The visual difference between these areas is one of the clearest parts of the comparison. Lincoln Center and Riverside do not just feel different because of amenities. They also look different block by block.

Lincoln Center Buildings

Lincoln Center’s campus is explicitly modernist, with Formalist and Brutalist design created between 1955 and 1972 by major architects including Philip Johnson, Wallace Harrison, Eero Saarinen, Gordon Bunshaft, and Dan Kiley. Around that core, the broader Lincoln Square area mixes institutional buildings, high-density residential buildings with retail at street level, and low-rise townhouses on side streets.

That mix can shift quickly within a few blocks. You may see large campuses and newer high-rise residences near older residential streets, with major pre-war apartment buildings along Central Park West.

For buyers, that means the search here can be broad. You may compare a full-service high-rise, a pre-war apartment, and a side-street townhouse-like setting without leaving the general area.

Riverside Buildings

Riverside-adjacent blocks tend to read as older and more traditional. The Riverside Drive-West 80th-81st Street Historic District includes 1890s rowhouses and townhouses, turn-of-the-century tenements, and a later apartment building.

A separate district report describes the wider Riverside-West End area as a dense urban enclave dominated by large apartment buildings along Riverside Drive and West End Avenue, with row houses, flats, and tenements on side streets. In plain terms, Riverside often feels more architecturally rooted in older Upper West Side building patterns.

If you are drawn to classic Manhattan streetscapes, this side may align more naturally with your taste. If you prefer a setting that mixes older buildings with larger-scale development and a more modern civic core, Lincoln Center may be the better match.

Transit and Getting Around

Transit is one of the strongest reasons some buyers lean toward Lincoln Center. The 66 St-Lincoln Center station is accessible and has elevator entrances at Broadway, along with bus connections including the M5, M7, M11, M20, M66, M104, and BxM2.

The M66 also gives this area a useful cross-town connection. If you want a very clear subway anchor and straightforward bus options, Lincoln Center has an edge.

Riverside is still well served, but the exact block matters more. Accessible West Side options include 72 St/Broadway and 96 St/Broadway, with bus connections that include the M5, M7, M11, M57, M72, M104, and at 96th Street also the M96 and M106.

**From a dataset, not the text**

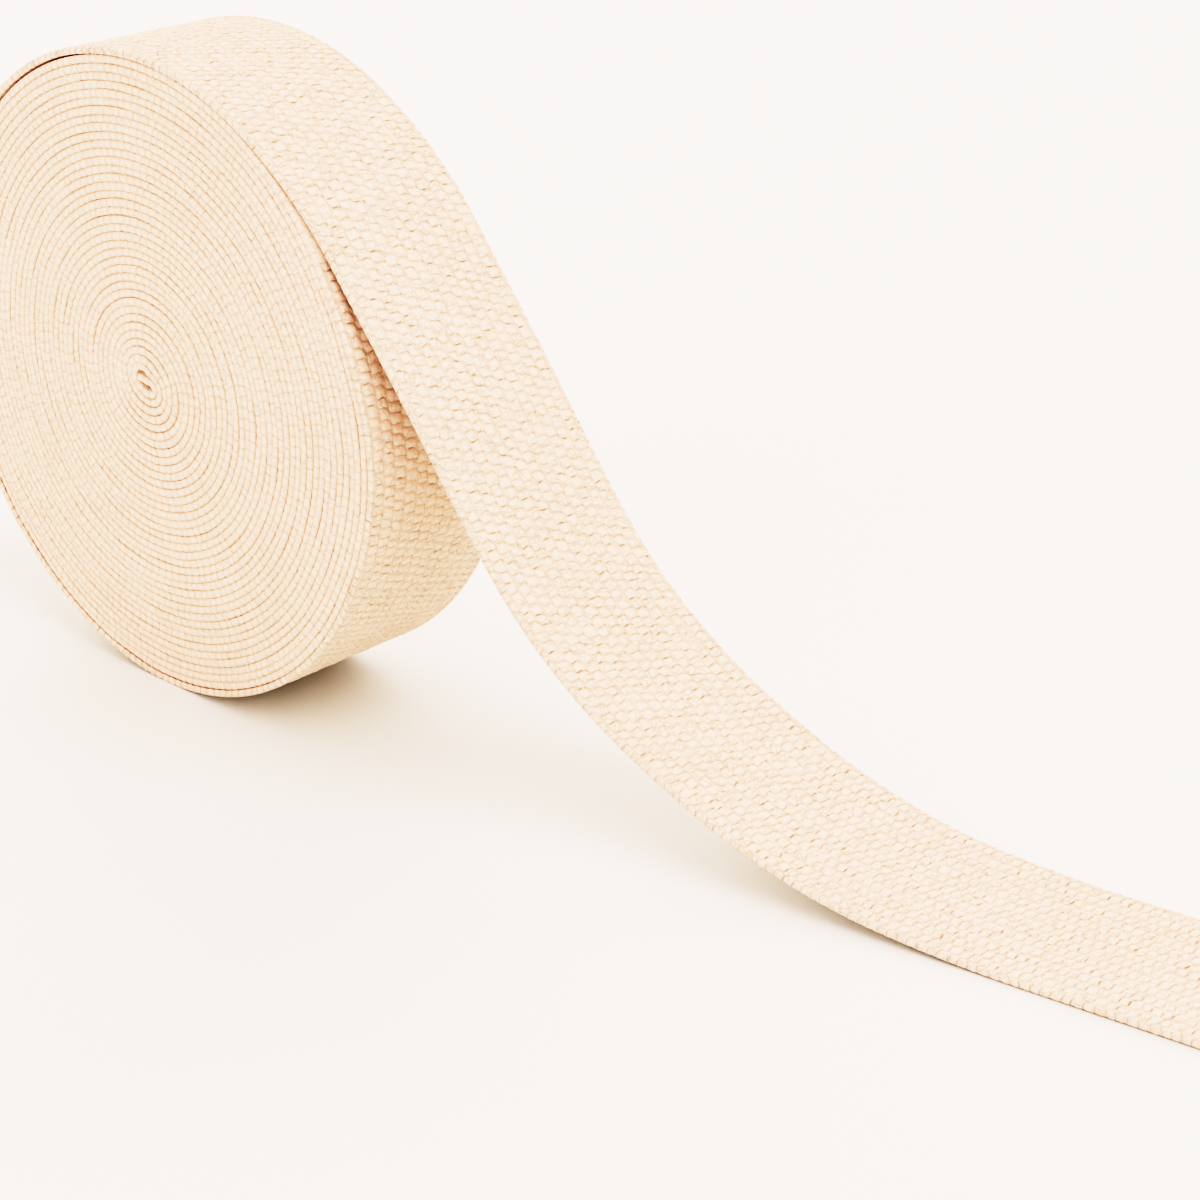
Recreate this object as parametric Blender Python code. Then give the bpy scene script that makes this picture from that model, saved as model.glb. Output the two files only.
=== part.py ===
"""Roll of elastic: a flat knitted band wound on itself, standing on its edge.

Frame: +Z up, metres. The roll's axis is parallel to Y and passes above the origin,
which is the middle of the small flat spot that the roll stands on. The loose end
leaves the roll over the top and runs down and out along +X.
"""

import bisect
import math

import bmesh
import bpy

MM = 0.001

# Driving dimensions of the band and of the roll
BAND_WIDTH = 30.0 * MM
BAND_THICKNESS = 1.35 * MM
ROLL_RADIUS = 54.0 * MM       # outside of the wound turns where the loose end leaves them
FLAT_HALF_WIDTH = 5.0 * MM    # half of the flat spot under the roll, along X
EDGE_CHAMFER = 0.45 * MM      # the rounded selvedges at the rim of the roll
PIECE_GAP = 0.3 * MM          # between the wound turns and the loose end

# Angles about the roll's axis, in degrees clockwise from straight up
LIFT_ANGLE = -75.0            # the outermost turn starts to stand off the roll here
LEAVE_ANGLE = 57.0            # and leaves it along its tangent here
CLEAR_ANGLE = 67.0            # the wound turns are at their full radius from here on
BUTT_GAP_ANGLE = 0.6          # between the end of the loose piece and the wound turns
TURN = 360.0

ROLL_STEPS = 132
ARC_STEPS = 30
STEPS_PER_SECTION = 6

# How far the outermost turn stands off the turn below, past the piece gap
LIFT_SECTIONS = (
    # angle, lift
    (-75.0, 0.0 * MM),
    (-62.0, 0.7 * MM),
    (-45.0, 1.0 * MM),
    (-28.0, 0.5 * MM),
    (-12.0, 0.0 * MM),
    (57.0, 0.0 * MM),
)

# How far the wound turns bulge out of round
BULGE_SECTIONS = (
    # angle, bulge
    (67.0, 0.0 * MM),
    (88.0, 0.5 * MM),
    (120.0, -0.3 * MM),
    (150.0, -0.3 * MM),
    (190.0, 0.0 * MM),
    (240.0, 0.3 * MM),
    (285.0, 0.0 * MM),
)

# Underside of the loose end, from the roll to the cut end
TAIL_SECTIONS = (
    # x, height
    (57.2 * MM, 65.6 * MM),
    (73.6 * MM, 40.2 * MM),
    (82.1 * MM, 29.9 * MM),
    (94.0 * MM, 19.9 * MM),
    (109.8 * MM, 10.7 * MM),
    (123.2 * MM, 5.2 * MM),
    (135.5 * MM, 2.1 * MM),
    (149.5 * MM, 0.5 * MM),
    (164.0 * MM, 0.0 * MM),
    (201.0 * MM, 0.0 * MM),
)

# The loose end wanders sideways as it runs out
DRIFT_START = 26.7 * MM       # x where it begins
DRIFT_EASE = 20.0 * MM        # run over which it reaches its full slope
DRIFT_SLOPE = 0.142

SHARP_ANGLE = math.radians(35.0)
ROUGHNESS = 0.85
ELASTIC_COLOUR = (0.90, 0.81, 0.69)


def smooth_between(sections, at):
    """Value of a two-column table at a place, eased between its rows."""
    places = [row[0] for row in sections]
    row = min(max(bisect.bisect_right(places, at), 1), len(sections) - 1)
    (low, low_value), (high, high_value) = sections[row - 1], sections[row]
    share = min(max((at - low) / (high - low), 0.0), 1.0)
    eased = share * share * (3.0 - 2.0 * share)
    return low_value + (high_value - low_value) * eased


def spiral_radius(angle):
    """Outer radius of the winding; it grows by one band thickness for each turn."""
    return ROLL_RADIUS + BAND_THICKNESS * (angle - LEAVE_ANGLE) / TURN


def axis_height():
    """Height of the roll's axis, low enough to press its flat spot."""
    return math.sqrt(spiral_radius(180.0) ** 2 - FLAT_HALF_WIDTH ** 2)


def around_axis(angle, radius):
    """Point (x, z) at an angle clockwise from straight up."""
    turn = math.radians(angle)
    return radius * math.sin(turn), axis_height() + radius * math.cos(turn)


def roll_outline():
    """Angles and radii round the wound turns, with the step under the loose end."""
    last_angle = LIFT_ANGLE + TURN
    covered = round(ROLL_STEPS * (LEAVE_ANGLE - LIFT_ANGLE) / TURN)
    open_steps = ROLL_STEPS - covered
    outline = []
    for step in range(open_steps + 1):
        angle = LEAVE_ANGLE + (last_angle - LEAVE_ANGLE) * step / open_steps
        tucked = max(CLEAR_ANGLE - angle, 0.0) / (CLEAR_ANGLE - LEAVE_ANGLE)
        bulge = smooth_between(BULGE_SECTIONS, angle)
        outline.append((angle, spiral_radius(angle) + bulge - PIECE_GAP * tucked))
    for step in range(covered):
        angle = last_angle + (LEAVE_ANGLE - LIFT_ANGLE) * step / covered
        outline.append((angle, spiral_radius(angle) - BAND_THICKNESS - PIECE_GAP))
    return outline


def cylinder_from_outline(name, outline):
    """Closed solid whose rim is chamfered at both faces."""
    half = BAND_WIDTH / 2.0
    rings = (
        # side position, inset from the outline
        (-half, EDGE_CHAMFER),
        (-half + EDGE_CHAMFER, 0.0),
        (half - EDGE_CHAMFER, 0.0),
        (half, EDGE_CHAMFER),
    )
    shape = bmesh.new()
    loops = []
    for side, inset in rings:
        ring = []
        for angle, radius in outline:
            x, z = around_axis(angle, radius - inset)
            ring.append(shape.verts.new((x, side, max(z, 0.0))))
        loops.append(ring)
    count = len(outline)
    for first, second in zip(loops, loops[1:]):
        for index in range(count):
            after = (index + 1) % count
            shape.faces.new((first[index], first[after], second[after], second[index]))
    shape.faces.new(loops[0])
    shape.faces.new(loops[-1])
    return finish_mesh(name, shape)


def tail_route():
    """Underside of the loose end as (x, z) points, from the roll's left side to the cut."""
    route = []
    first_angle = LIFT_ANGLE + BUTT_GAP_ANGLE
    for step in range(ARC_STEPS + 1):
        angle = first_angle + (LEAVE_ANGLE - first_angle) * step / ARC_STEPS
        under = spiral_radius(angle) + smooth_between(LIFT_SECTIONS, angle)
        route.append(around_axis(angle, under))
    knots = [route[-1]] + list(TAIL_SECTIONS)
    leave = math.radians(LEAVE_ANGLE)
    slopes = [-math.tan(leave)]
    for before, after in zip(knots, knots[2:]):
        slopes.append((after[1] - before[1]) / (after[0] - before[0]))
    slopes[-1] = 0.0
    slopes.append(0.0)
    for index in range(len(knots) - 1):
        (x0, z0), (x1, z1) = knots[index], knots[index + 1]
        run = x1 - x0
        for step in range(1, STEPS_PER_SECTION + 1):
            t = step / STEPS_PER_SECTION
            height = ((2 * t ** 3 - 3 * t ** 2 + 1) * z0 + (t ** 3 - 2 * t ** 2 + t) * run * slopes[index]
                      + (3 * t ** 2 - 2 * t ** 3) * z1 + (t ** 3 - t ** 2) * run * slopes[index + 1])
            route.append((x0 + run * t, max(height, 0.0)))
    return route


def drift(x):
    """Sideways shift of the loose end at a distance from the roll's axis."""
    run = max(x - DRIFT_START, 0.0)
    if run < DRIFT_EASE:
        return DRIFT_SLOPE * run * run / (2.0 * DRIFT_EASE)
    return DRIFT_SLOPE * (run - DRIFT_EASE / 2.0)


def sheet_along(name, route):
    """Band of the full width and thickness whose underside follows a route."""
    half = BAND_WIDTH / 2.0
    shape = bmesh.new()
    sections = []
    for index, (x, z) in enumerate(route):
        before = route[max(index - 1, 0)]
        after = route[min(index + 1, len(route) - 1)]
        length = math.hypot(after[0] - before[0], after[1] - before[1])
        outward = (-(after[1] - before[1]) / length, (after[0] - before[0]) / length)
        top = (x + outward[0] * BAND_THICKNESS, z + outward[1] * BAND_THICKNESS)
        shift = drift(x)
        corners = ((x, z, -half), (x, z, half), (*top, half), (*top, -half))
        sections.append([shape.verts.new((px, side + shift, pz)) for px, pz, side in corners])
    for first, second in zip(sections, sections[1:]):
        for index in range(4):
            after = (index + 1) % 4
            shape.faces.new((first[index], first[after], second[after], second[index]))
    shape.faces.new(sections[0])
    shape.faces.new(sections[-1])
    return finish_mesh(name, shape)


def finish_mesh(name, shape):
    """Object from a bmesh, faces pointing out, round stretches shaded smooth."""
    bmesh.ops.recalc_face_normals(shape, faces=shape.faces)
    mesh = bpy.data.meshes.new(name)
    shape.to_mesh(mesh)
    shape.free()
    mesh.shade_smooth()
    mesh.set_sharp_from_angle(angle=SHARP_ANGLE)
    part = bpy.data.objects.new(name, mesh)
    bpy.context.scene.collection.objects.link(part)
    return part


def elastic_material(name):
    """Soft matt finish of undyed elastic."""
    material = bpy.data.materials.new(name)
    material.use_nodes = True
    shader = material.node_tree.nodes["Principled BSDF"]
    shader.inputs["Base Color"].default_value = (*ELASTIC_COLOUR, 1.0)
    shader.inputs["Roughness"].default_value = ROUGHNESS
    shader.inputs["Metallic"].default_value = 0.0
    return material


def build_wound_roll():
    roll = cylinder_from_outline("wound_roll", roll_outline())
    roll.data.materials.append(elastic_material("wound_elastic"))
    return roll


def build_loose_end():
    tail = sheet_along("loose_end", tail_route())
    tail.data.materials.append(elastic_material("loose_elastic"))
    return tail


def main():
    for leftover in list(bpy.data.objects):
        bpy.data.objects.remove(leftover, do_unlink=True)
    build_wound_roll()
    build_loose_end()


main()
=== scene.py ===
import bisect
import math

import bmesh
import bpy
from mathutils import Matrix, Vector, noise


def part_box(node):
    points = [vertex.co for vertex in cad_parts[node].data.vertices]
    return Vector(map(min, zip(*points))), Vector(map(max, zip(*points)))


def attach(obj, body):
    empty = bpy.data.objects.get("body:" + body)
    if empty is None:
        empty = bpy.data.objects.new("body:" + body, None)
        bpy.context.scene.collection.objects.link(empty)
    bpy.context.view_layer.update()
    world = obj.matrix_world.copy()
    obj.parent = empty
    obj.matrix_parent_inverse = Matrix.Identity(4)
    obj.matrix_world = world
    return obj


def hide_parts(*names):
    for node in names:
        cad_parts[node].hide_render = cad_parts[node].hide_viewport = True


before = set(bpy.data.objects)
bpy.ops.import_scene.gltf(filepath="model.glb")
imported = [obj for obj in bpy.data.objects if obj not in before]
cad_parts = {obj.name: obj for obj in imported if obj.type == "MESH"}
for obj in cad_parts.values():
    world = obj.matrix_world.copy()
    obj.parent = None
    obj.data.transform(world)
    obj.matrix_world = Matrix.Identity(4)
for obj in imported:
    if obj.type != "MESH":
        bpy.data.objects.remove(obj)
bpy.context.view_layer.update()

mm = 0.001
rollLow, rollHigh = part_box("wound_roll")
tailLow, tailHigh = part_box("loose_end")

# the band itself and how it is wound, in the same sizes as the solids; only the gap where it
# lifts and the bulges are a little finer than theirs
band = {
    "width": rollHigh[1] - rollLow[1],
    "middle": (rollHigh[1] + rollLow[1]) / 2,
    "thickness": 1.35 * mm,
    "rollRadius": 54.0 * mm,
    "flatHalfWidth": 5.0 * mm,
    "liftAngle": -75.0,
    "leaveAngle": 57.0,
    "overlap": 2.0,    # degrees the outermost turn starts before the wound turns end
    "stepAngle": 1.5,  # degrees a step round the outside
    "liftSteps": 90,   # steps from where it lifts to where it leaves
    "driftStart": 26.7 * mm,
    "driftEase": 20.0 * mm,
    "driftSlope": 0.142,
}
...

For a buyer, that means you should not evaluate Riverside as one single transit story. A block near 72nd can feel very different from one that sits farther between stations and depends more on buses and walking.

Why Exact Block Matters

This is the part many buyers underestimate. On the Upper West Side, a neighborhood label can be useful, but it does not tell you enough on its own.

Planning materials for the area show meaningful differences between avenue blocks, retail corridors, superblocks, and quieter midblocks. A Broadway or Columbus address can give you a very different experience from a Riverside Drive address, even if both are described as Upper West Side.

That is why a smart search usually starts with your routine. Think about whether you care more about a direct subway stop, a park entrance, a plaza, a retail corridor, or a quieter side street. Once you know that, your search becomes more precise.

Which Side Fits Your Lifestyle?

If you are deciding between these two micro-areas, the best question is not which one is better. The better question is which one supports how you actually live.

Lincoln Center may fit you best if you want:

  • Immediate access to arts and cultural programming
  • A more active, destination-oriented setting
  • Strong transit connections centered on 66th Street
  • A mix of newer high-rise residences, institutions, and some pre-war options

Riverside may fit you best if you want:

  • Daily access to park and waterfront spaces
  • A calmer, more residential feel
  • Traditional Upper West Side streetscapes and older building character
  • Recreation that centers on walking, running, cycling, and outdoor time

For many buyers and sellers, the answer comes down to one simple tradeoff. Lincoln Center offers more built-in activity. Riverside offers more built-in breathing room.

If you are weighing the Upper West Side block by block, the right guidance can save you time and sharpen your decision. The Blatman Team can help you compare buildings, routines, and micro-locations so you can move with confidence.

FAQs

What is the main difference between Lincoln Center and Riverside on the Upper West Side?

  • Lincoln Center is generally more culture- and transit-focused, while Riverside is more park-oriented and residential in feel.

Which Upper West Side area feels more active, Lincoln Center or Riverside?

  • Lincoln Center usually feels more active because it is anchored by year-round arts programming, public plazas, and major destination institutions.

Which Upper West Side area feels quieter, Lincoln Center or Riverside?

  • Riverside generally feels quieter because many nearby blocks are organized around park access, passive lawns, and older residential streets.

Is Riverside Park a major factor when living near Riverside?

  • Yes. Riverside Park is nearly 400 acres and supports walking, running, cycling, tennis, playground use, and other outdoor recreation that shapes daily life nearby.

Is transit better near Lincoln Center or Riverside on the Upper West Side?

  • Lincoln Center has a stronger direct transit identity around the accessible 66 St-Lincoln Center station, while Riverside access can vary more depending on how close your block is to 72nd Street or 96th Street.

Do exact blocks matter when comparing Lincoln Center and Riverside?

  • Yes. Avenue blocks, retail corridors, superblocks, and quieter side streets can feel very different, so it is important to evaluate each address in context rather than rely only on the neighborhood label.